Serves torrent corresponding to lookup of mutable DHT item. Salt is optional per BEP 46. This means that owners of a public key can also manage cookies for their salted subdomains (and potentially other resources that support a subdomain relationship like this). The salt may or may not be part of the same label as the public key for wildcard certificate reasons.

{target}-44.{tld}

Fetches an immutable item from the DHT. 44 is a reference to BEP 44. The returned item is an encoded bencode value. Various path and query values might support conversion into other formats. Currently unimplemented.

Path schema

Torrent path schema

Files within a torrent are exposed with a path equal to the components of the path list in the info files field joined with /. There may be additional special paths exposed within at /.btlink/ and /.well-known/ as found appropriate. Currently the info name is ignored, however for compatibility with webseeding, it may be exposed in a special directory for that purpose (possibly in /.btlink/).

Proxy btlink schema

Proxies can serve a dynamic PAC file from /.btlink/proxy.pac, and their CA certificate from /.btlink/rootca.pem.

Link Records

Domains may link/alias into the .{tld} address scheme by use of a _btlink DNS record on the linked domain. For example chromecast.link might be hosted on btlink, by way of a _btlink.chromecast.link TXT record. The _btlink record contains a [magnet link] (or just the btlink domain) where the content will be found.

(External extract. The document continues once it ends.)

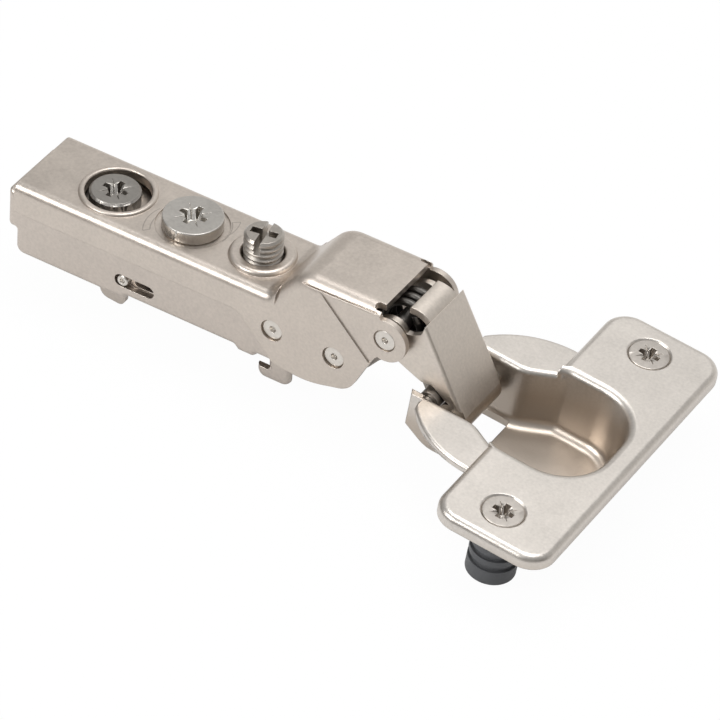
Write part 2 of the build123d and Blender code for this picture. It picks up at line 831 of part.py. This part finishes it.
# Inner link: an arched channel, its arm end free to wander in a slot round the rivet
ix, iz = inner_pivot
ex, ez = inner_cup_pivot
with BuildPart() as inner_link:
    arch = side_face(
        [
            (ix - inner_eye, iz - inner_eye_low),
            (ix - inner_eye, iz + inner_eye_high),
            (ix + inner_eye, iz + inner_eye_high),
            (ix + arch_x, iz + arch_low + arch_depth),
            (ex - throat_x, ez + throat_z + throat_depth),
            (ex + knuckle_tip[0], ez + knuckle_tip[1]),
            (ex - knuckle_heel[0], ez - knuckle_heel[1]),
            (ex - throat_x, ez + throat_z),
            (ex - arch_end_x, ez + arch_end_z),
            (ix + arch_foot_x, iz + arch_low - arch_foot_drop),
            (ix + inner_eye, iz - inner_eye_low),
        ],
        [2.6, 2.6, 2, 4, 2, 0, 0, 2, 3, 3, 2.4],
    )
    extrude(arch, amount=inner_half, both=True)
    hollow = side_face(
        [
            (ix - deep, iz + deep),
            (ex - throat_x, iz + deep),
            (ex - throat_x, ez + throat_z + inner_sheet),
            (ex - arch_end_x, ez + arch_end_z + inner_sheet),
            (ix + arch_foot_x, iz + arch_low - arch_foot_drop + inner_sheet),
            (ix + arch_foot_x - inner_sheet, -deep),
            (ix - deep, -deep),
        ],
        [0, 0, 0, 3, 0, 0, 0],
    )
    extrude(hollow, amount=inner_inner_half, both=True, mode=Mode.SUBTRACT)
    extrude(side_disc(inner_cup_pivot, inner_knuckle_radius), amount=inner_knuckle_half, both=True)
    bore = side_disc(inner_cup_pivot, inner_pin_radius + running_gap)
    extrude(bore, amount=inner_knuckle_half, both=True, mode=Mode.SUBTRACT)
    with BuildSketch(Plane.XZ):
        with Locations((ix, iz + 0.1)):
            SlotOverall(2 * (rivet_radius + wander_x), 2 * (rivet_radius + wander_z))
    extrude(amount=inner_half, both=True, mode=Mode.SUBTRACT)
inner_link.part.label = "inner_link"
export_step(inner_link.part, "parts/inner_link.step")

# Cup: pressed in one piece, with a plate for the screws, two crescent ears and an open neck
cup_slope = radians(cup_tilt)
cup_centre = (plate_screw_x - screw_offset * cos(cup_slope), plate_screw_z + screw_offset * sin(cup_slope))
cup_plane = Plane(
    origin=(cup_centre[0], 0, cup_centre[1]),
    x_dir=(cos(cup_slope), 0, -sin(cup_slope)),
    z_dir=(sin(cup_slope), 0, cos(cup_slope)),
)
bore_radius = cup_diameter / 2
plate_mid = plate_start + plate_depth / 2


def pocket_face(level, grow):
    """The pocket's outline at a level of the cup, grown by a wall."""
    side = pocket_half_width + grow
    neck = neck_half_width + grow
    points = [
        (pocket_front + grow, side),
        (neck_end + 5.8, side),
        (neck_end, neck),
        (-deep, neck),
    ]
    radii = [pocket_corner + grow, 3.5 + grow, 5.0 - grow, 0]
    with BuildSketch(cup_plane.offset(level)) as outline:
        with BuildLine():
            FilletPolyline(
                *points, *[(p, -y) for p, y in reversed(points)],
                radius=radii + radii[::-1], close=True,
            )
        make_face()
    return outline.sketch


up_cup = Axis((0, 0, 0), cup_plane.z_dir)
side_of_cup = Plane(origin=cup_plane.origin, x_dir=cup_plane.x_dir, z_dir=(0, -1, 0))

with BuildPart() as cup:
    # Plate with its rim rolled down to the door
    with BuildSketch(cup_plane):
        with Locations((plate_mid, 0)):
            RectangleRounded(plate_depth, plate_length, plate_corner)
    extrude(amount=-plate_rim)
    fillet(cup.faces().sort_by(up_cup)[-1].edges(), plate_roll)
    with BuildSketch(cup_plane.offset(-plate_rim)):
        with Locations((plate_mid, 0)):
            RectangleRounded(
                plate_depth - 2 * cup_sheet, plate_length - 2 * cup_sheet, plate_corner - cup_sheet
            )
    extrude(amount=plate_rim - cup_sheet, mode=Mode.SUBTRACT)
    # Crescent ears, lower than the plate, with their outer edge rounded over
    with BuildPart(mode=Mode.PRIVATE) as ears:
        with BuildSketch(cup_plane.offset(-ear_drop)):
            Circle(ear_outer_radius)
        extrude(amount=-cup_sheet)
        fillet(ears.faces().sort_by(up_cup)[-1].edges(), ear_roll)
        with BuildSketch(cup_plane):
            with Locations((plate_start + 1 + deep / 2, 0), (ear_tip - deep / 2, 0)):
                Rectangle(deep, deep)
        extrude(amount=-cup_depth, mode=Mode.SUBTRACT)
    add(ears)
    # Pocket wall and floor, kept inside the bore that the door is drilled with
    with BuildPart(mode=Mode.PRIVATE) as wall:
        extrude(pocket_face(0, cup_sheet), amount=-cup_depth, taper=pocket_taper)
        fillet(wall.faces().sort_by(up_cup)[0].edges().filter_by_position(
            Axis((0, 0, 0), cup_plane.x_dir), neck_end, deep * 2), floor_bend)
        with BuildSketch(cup_plane.offset(-cup_depth)):
            Circle(bore_radius)
        extrude(amount=cup_depth, mode=Mode.INTERSECT)
        with BuildSketch(cup_plane):
            with Locations((plate_start - deep / 2, 0)):
                Rectangle(deep, deep)
        extrude(amount=-ear_drop, mode=Mode.SUBTRACT)
    add(wall)
    with BuildPart(mode=Mode.PRIVATE) as pocket:
        extrude(pocket_face(0, 0), amount=-(cup_depth - cup_sheet), taper=pocket_taper)
        bottom = pocket.faces().sort_by(up_cup)[0]
        fillet(bottom.edges(), floor_bend - cup_sheet)
    add(pocket, mode=Mode.SUBTRACT)
    # The floor stops short of the neck and the cheeks run on, sloping up to the bore's edge
    with BuildSketch(side_of_cup):
        with BuildLine():
            FilletPolyline(
                (floor_start, -deep), (floor_start, cheek_notch - cup_depth),
                (cheek_low, -cup_depth + cheek_notch), (-bore_radius, -cheek_high),
                (-bore_radius - 1, -cheek_high), (-bore_radius - 1, -deep),
                radius=[0.8, 2.0, 1.0, 0, 0, 0], close=True,
            )
        make_face()
    extrude(amount=deep, both=True, mode=Mode.SUBTRACT)
    with Locations(*[cup_plane * Pos(screw_offset, side * screw_spacing / 2, 0) for side in (-1, 1)]):
        mouth_radius = flange_head_radius + flange_sink
        CounterSinkHole(flange_screw_radius + running_gap, mouth_radius, counter_sink_angle=90)
    for pivot, radius in ((outer_cup_pivot, cup_pin_radius), (inner_cup_pivot, inner_pin_radius)):
        extrude(side_disc(pivot, radius + seat_gap), amount=bore_radius, both=True, mode=Mode.SUBTRACT)
cup.part.label = "cup"
export_step(cup.part, "parts/cup.step")

# Pins across the cup's cheeks, one for each link
pin_half = neck_half_width + cup_sheet
for name, pivot, radius in (
    ("outer_link_cup_pin", outer_cup_pivot, cup_pin_radius),
    ("inner_link_cup_pin", inner_cup_pivot, inner_pin_radius),
):
    with BuildPart() as cup_pin:
        extrude(side_disc(pivot, radius), amount=pin_half, both=True)
        chamfer(cup_pin.edges().filter_by(GeomType.CIRCLE), rivet_edge)
    cup_pin.part.label = name
    export_step(cup_pin.part, f"parts/{name}.step")

# Dowels under the plate and the screws that spread them
dowel_places = [cup_plane * Pos(screw_offset, side * screw_spacing / 2, 0) for side in (-1, 1)]
with BuildPart() as dowel:
    with BuildSketch(Plane.XY.offset(-cup_sheet - seat_gap)):
        Circle(dowel_radius)
        Circle(flange_screw_radius + running_gap, mode=Mode.SUBTRACT)
    extrude(amount=-dowel_length)
    mouth = dowel.edges().filter_by(GeomType.CIRCLE).group_by(Axis.Z)[-1].sort_by(SortBy.RADIUS)[0]
    chamfer(mouth, flange_head_radius + flange_sink - flange_screw_radius - cup_sheet + running_gap)
    for rib in range(dowel_grooves):
        with BuildSketch(Plane.XY.offset(-dowel_first - rib * dowel_step)):
            Circle(dowel_radius + play)
            Circle(dowel_radius - dowel_rib, mode=Mode.SUBTRACT)
        extrude(amount=-dowel_groove, mode=Mode.SUBTRACT)
with BuildPart() as dowels:
    with Locations(*dowel_places):
        add(dowel.part)
dowels.part.label = "dowels"
export_step(dowels.part, "parts/dowels.step")

with BuildPart() as flange_screw:
    with BuildSketch(Plane.XY.offset(flange_head_edge - flange_sink)):
        Circle(flange_head_radius)
    extrude(amount=-flange_head_edge)
    fillet(flange_screw.faces().sort_by(Axis.Z)[-1].edges(), flange_head_round)
    with BuildSketch(Plane.XY.offset(-flange_sink)):
        Circle(flange_head_radius)
    extrude(amount=-(flange_head_radius - flange_screw_radius), taper=45)
    with BuildSketch(Plane.XY.offset(-flange_sink)):
        Circle(flange_screw_radius)
    extrude(amount=-flange_screw_length)
    head_top = flange_head_edge - flange_sink
    add(cross_recess(0, 0, head_top, flange_recess_depth, flange_recess), mode=Mode.SUBTRACT)
with BuildPart() as flange_screws:
    with Locations(*dowel_places):
        add(flange_screw.part)
flange_screws.part.label = "flange_screws"
export_step(flange_screws.part, "parts/flange_screws.step")
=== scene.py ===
from math import cos, pi, radians, sin, tan

import bpy
from mathutils import Matrix, Vector


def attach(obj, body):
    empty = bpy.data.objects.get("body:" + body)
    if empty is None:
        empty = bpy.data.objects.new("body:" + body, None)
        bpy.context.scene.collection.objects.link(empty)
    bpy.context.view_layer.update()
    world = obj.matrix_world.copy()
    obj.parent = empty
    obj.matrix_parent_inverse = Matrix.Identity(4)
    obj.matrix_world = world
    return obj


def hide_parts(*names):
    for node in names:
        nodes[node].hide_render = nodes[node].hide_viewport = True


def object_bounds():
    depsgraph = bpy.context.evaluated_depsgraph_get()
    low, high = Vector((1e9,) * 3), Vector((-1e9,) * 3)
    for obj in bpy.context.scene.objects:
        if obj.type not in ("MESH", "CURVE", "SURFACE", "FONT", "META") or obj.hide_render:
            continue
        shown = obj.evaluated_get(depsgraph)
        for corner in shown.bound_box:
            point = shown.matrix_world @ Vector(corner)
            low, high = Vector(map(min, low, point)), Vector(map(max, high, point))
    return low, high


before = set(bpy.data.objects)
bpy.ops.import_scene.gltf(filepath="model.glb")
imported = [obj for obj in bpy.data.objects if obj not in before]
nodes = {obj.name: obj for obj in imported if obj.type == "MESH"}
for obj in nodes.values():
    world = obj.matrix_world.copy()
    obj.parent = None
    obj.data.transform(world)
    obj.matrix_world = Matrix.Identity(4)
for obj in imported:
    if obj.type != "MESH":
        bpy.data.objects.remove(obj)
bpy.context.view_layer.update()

# Studio: a long lens from above the near side, two soft boxes and a dim dome,
# and a pale floor that the hinge lies on, drawn out to white behind it.
scene = bpy.context.scene
scene.view_settings.view_transform = "Standard"
to_right = Vector((0.850, 0.524, 0.058)).normalized()
to_ground = Vector((0.376, -0.525, -0.764))
to_ground = (to_ground - to_ground.dot(to_right) * to_right).normalized()
ahead = to_right.cross(to_ground)
rivet_seen = Vector((0.0214, -0.0082, 0.0175))
distance = 0.8585
eye = rivet_seen - 0.00361 * to_right + 0.00277 * to_ground - distance * ahead
lens = bpy.data.cameras.new("camera")
lens.lens = 279.45
lens.sensor_width = 36.0
lens.clip_start = 0.01
camera = bpy.data.objects.new("camera", lens)
facing = Matrix((to_right, -to_ground, -ahead)).transposed().to_4x4()
camera.matrix_world = Matrix.Translation(eye) @ facing
scene.collection.objects.link(camera)
scene.camera = camera


def soft_box(name, place, width, height, power, aim=(0.0, 0.0, 0.0)):
    """A rectangular lamp that faces a point."""
    lamp = bpy.data.lights.new(name, "AREA")
    lamp.shape = "RECTANGLE"
    lamp.size = width
    lamp.size_y = height
    lamp.energy = power
    holder = bpy.data.objects.new(name, lamp)
    holder.location = place
    holder.rotation_euler = (Vector(aim) - Vector(place)).to_track_quat("-Z", "Y").to_euler()
    scene.collection.objects.link(holder)


soft_box("overhead_box", (0.04, 0.08, 0.62), 0.46, 0.30, 2.0)
soft_box("back_box", (-0.02, 0.52, 0.62), 0.46, 0.30, 0.24)
soft_box("near_box", (-0.32, -0.50, 0.50), 0.40, 0.22, 2.6)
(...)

If a link record exists, it is possible to CNAME or ALIAS the parent domain to a btlink gateway to allow use by non-proxy-using clients.

Magnet links

Per BEP 46, magnet:?xs=urn:btpk:[ Public Key (Hex) ]&s=[ Salt (Hex) ], corresponding to the .pk.{tld} domain space.

Regular BitTorrent magnet links correspond to the .ih.{tld} domain space.

Infrastructure

Here proxies and gateways are described separately, but it's likely that in initial implementations they will be combined. There could be good reasons to separate them for more advanced use.

flowchart TD
    user --> proxy
    user --> gateway
    subgraph btlink proxy
        proxy
        gateway
    end
    proxy --> gateway
    subgraph confluence
        gateway --> client
        client --> bittorrent
    end

Proxies

Proxies are used to transparently provide a mapping from URLs to BitTorrent without modifying HTTP client software. Support for configuring HTTP proxies is well-supported and common due to ubiquitous use on corporate and government systems, as well as by anti-censorship and privacy advocates.

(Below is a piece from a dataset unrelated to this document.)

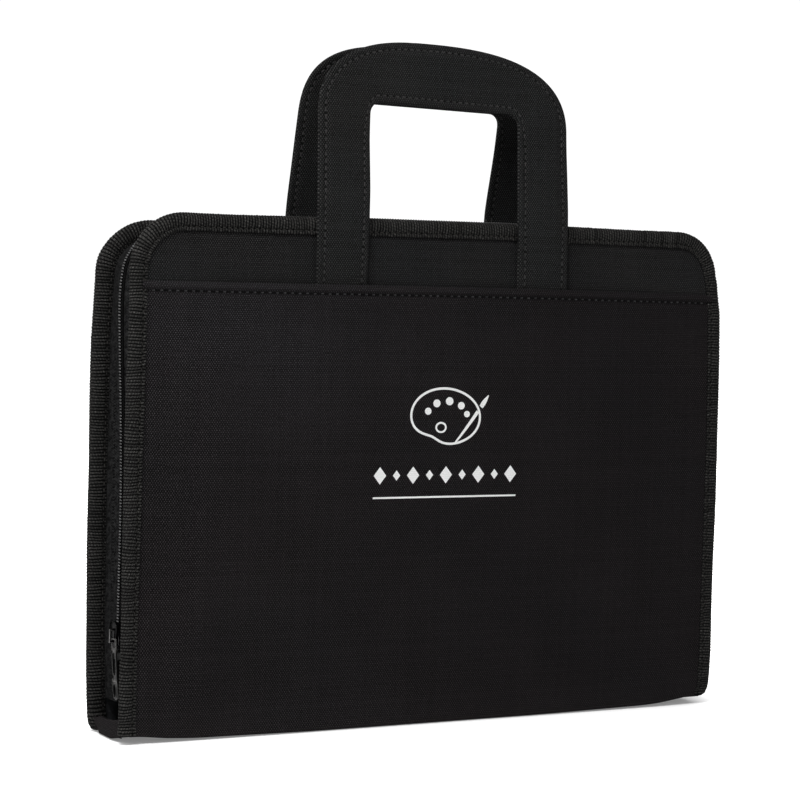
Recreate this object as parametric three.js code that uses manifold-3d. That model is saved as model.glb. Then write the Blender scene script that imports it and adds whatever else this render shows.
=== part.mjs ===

Proxies route .{tld} and domains with _btlink records to a gateway. They may also expose special paths for configuration.

Proxies can set a header to tell origin servers that their clients support btlink. This means that dynamic sites can provide generic btlink URLs without explicitly selecting a public gateway as a fallback.

Gateways

Gateways are HTTP servers that serve according to the Addressing schema. They will also intercept requests to domains with _btlink records and serve those via BitTorrent if possible. Gateways can run behind reverse proxies and CDNs as they serve immutable, long-lived content.

Browsers

Chrome

Chrome must be restarted on Windows after installing root CA certificate. You can manually re-apply proxy settings via chrome://net-internals/#proxy.

Firefox

Firefox will reject certificates with wildcard domains with less than 2 fixed labels (https://bugzilla.mozilla.org/show_bug.cgi?id=1728009). It seems to require ownership information (subject O and OU fields?) on issuer and leaf certificate. It also appears to need restarting to load certificates from the system keychain. It will establish http2 connections to proxies if possible, which doesn't work.

Safari

Safari will hang on proxy CONNECT attempts if they respond with Transfer-Encoding: chunked (https://feedbackassistant.apple.com/feedback/9578066, possibly not publicly viewable). Safari does not seem to support HTTPS proxies.

curl

Does not appear to use the system keychain on MacOS. Passing --proxy-cacert and --cacert will let you specify a btlink CA file.

TODO

  • Implement a secure channel to proxies for Safari.
  • See if Firefox supports name constraints on intermediate CAs.
  • Separate gateways and proxies.

Open questions

  • Can we have a common root certificate shared by all gateways/proxies?
  • Does Safari support SOCKS? Via PAC?
  • Should the domain schema be collapsed so that a single wildcard certificate is sufficient?